The NIST Mass Spectral Library has expanded to include new human and plant metabolites, variants of fentanyl and other synthetic drugs.
Credit: M. Delorme/NIST
The National Institute of Standards and Technology (NIST) has updated its database of chemical fingerprints, called mass spectra, that are used to identify unknown chemical compounds. The NIST Mass Spectral Library and its new version, called NIST20, is used in health care, drug discovery, foods and fragrances, oil and natural gas, environmental protection, forensic science and almost every other industry that manufactures or measures physical stuff.
“If you have a mysterious substance — you have no idea what it is — you generate its fingerprints then run those prints through our library,” said NIST biostatistician Tytus Mak. “If you find a match, you know what the substance is.”
Those chemical fingerprints are generated using a laboratory instrument called a mass spectrometer that breaks molecules into pieces then lines those pieces up on a graph according to their mass. The resulting mass spectrum appears as a series of vertical lines that form a unique pattern for each compound.
The NIST Mass Spectral Library comes pre-installed on many instruments, and users can purchase the update from their instrument manufacturer or other distributors. Collections of mass spectra used in specialized areas of research can be downloaded for free from the NIST website.
Mass spectrometry is particularly useful for identifying organic compounds — the building blocks of life. Part of Mak’s role in this project was to decide, of the countless organic compounds out there, which ones to include in the library.
To do this, he scoured the catalogs of chemical manufacturers and lists of important compounds published by private companies, government agencies and scientific researchers. He then prioritized the compounds based on their relative importance and the cost of purchasing samples for analysis.
This update includes more than 14,000 human and plant metabolites. Those are the substances formed when living things break down food, drugs or their own tissue, such as when you burn fat by exercising. Medical tests often involve identifying metabolites in blood or urine. Plant metabolites make up an even larger universe of chemical compounds. They are in everything we eat and are important in the agricultural sector.
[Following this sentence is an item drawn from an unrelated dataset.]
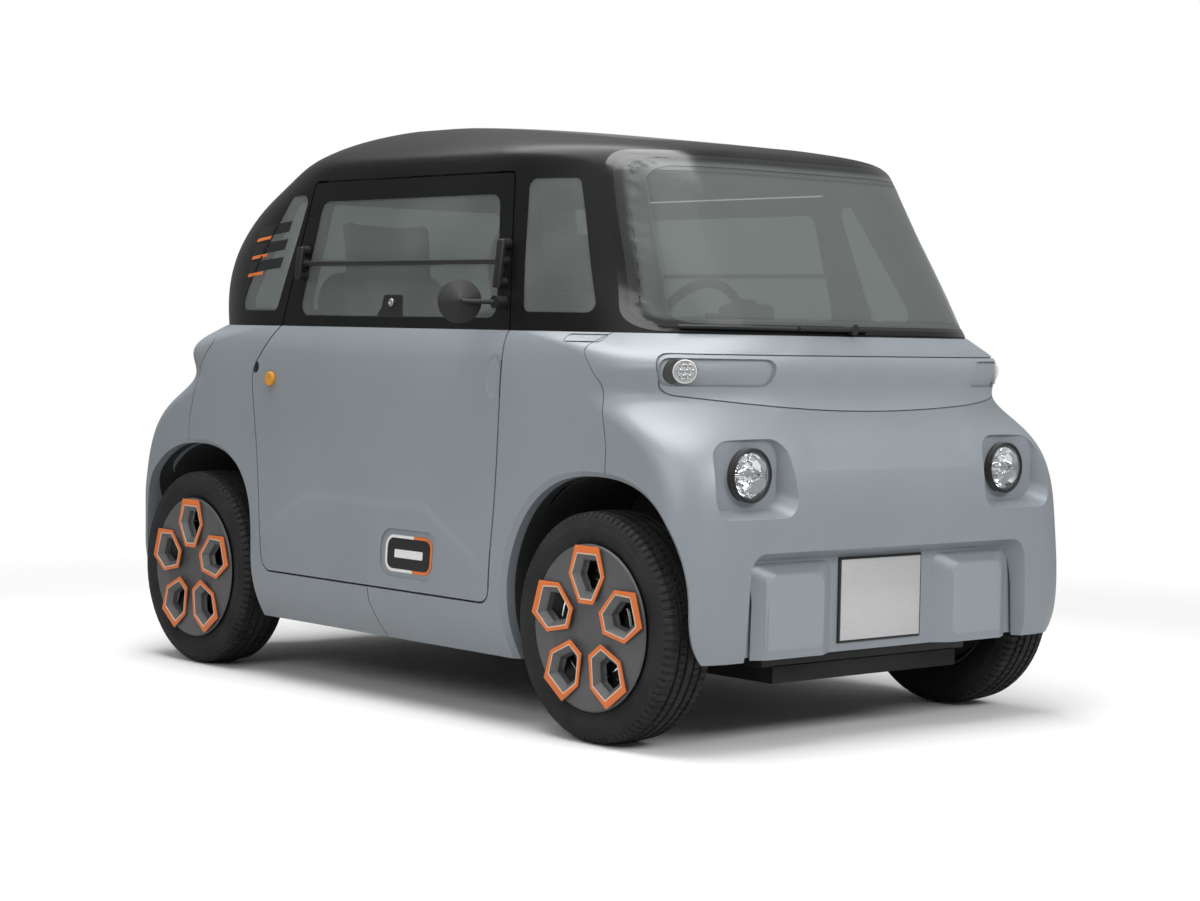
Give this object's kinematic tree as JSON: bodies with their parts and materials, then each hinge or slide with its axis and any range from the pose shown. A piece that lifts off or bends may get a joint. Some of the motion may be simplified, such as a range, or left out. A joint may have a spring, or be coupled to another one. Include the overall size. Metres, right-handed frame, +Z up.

The update also included pesticides and environmental contaminants, chemicals used in manufacturing such as lubricants and surfactants, pharmaceutical drugs and illicit drugs such as new varieties of fentanyl, the drug that is driving a nationwide overdose epidemic.
After NIST purchased samples of the compounds, chemists ran them through carefully calibrated mass spectrometers. They did this on different instruments under varying conditions, producing multiple mass spectra for each compound. In keeping with NIST’s high standards as the nation’s measurement lab, a team of experts then analyzed the data to ensure high accuracy and precision.
“We carefully acquire and curate the data so users can have high confidence in their identifications,” said NIST computational biologist Sara Yang, who worked on quality control.
The NIST Mass Spectral Library, which is among the larger commercially available libraries and is widely used, has two main components. The Electron Ionization (EI) Library is used for identifying volatile compounds such as those you can smell in air.
Roughly 40,000 new compounds have been added to this library, for a total of over 300,000. The Tandem Library is used to identify heavier compounds in liquids such as groundwater or blood. This library has almost doubled in size to more than 30,000 compounds and includes 1.3 million spectra.
Organic compounds are like Tinkertoys made mostly of carbon, hydrogen, oxygen and nitrogen atoms. They can be put together in an endless number of ways. The diversity of life on Earth exists because of the vast possibilities of organic chemistry. Of all the organic compounds known and unknown, the NIST library has barely scratched the surface.
And the number of important compounds will continue to grow. There will always be new species of microbes to discover that might cause a new disease or produce a life-saving drug. And scientists will continue synthesizing new compounds, from chemical weapons to cures for cancer.
The job of updating the NIST Mass Spectral Library with new compounds will continue. But for now, chemists can easily identify tens of thousands more of them.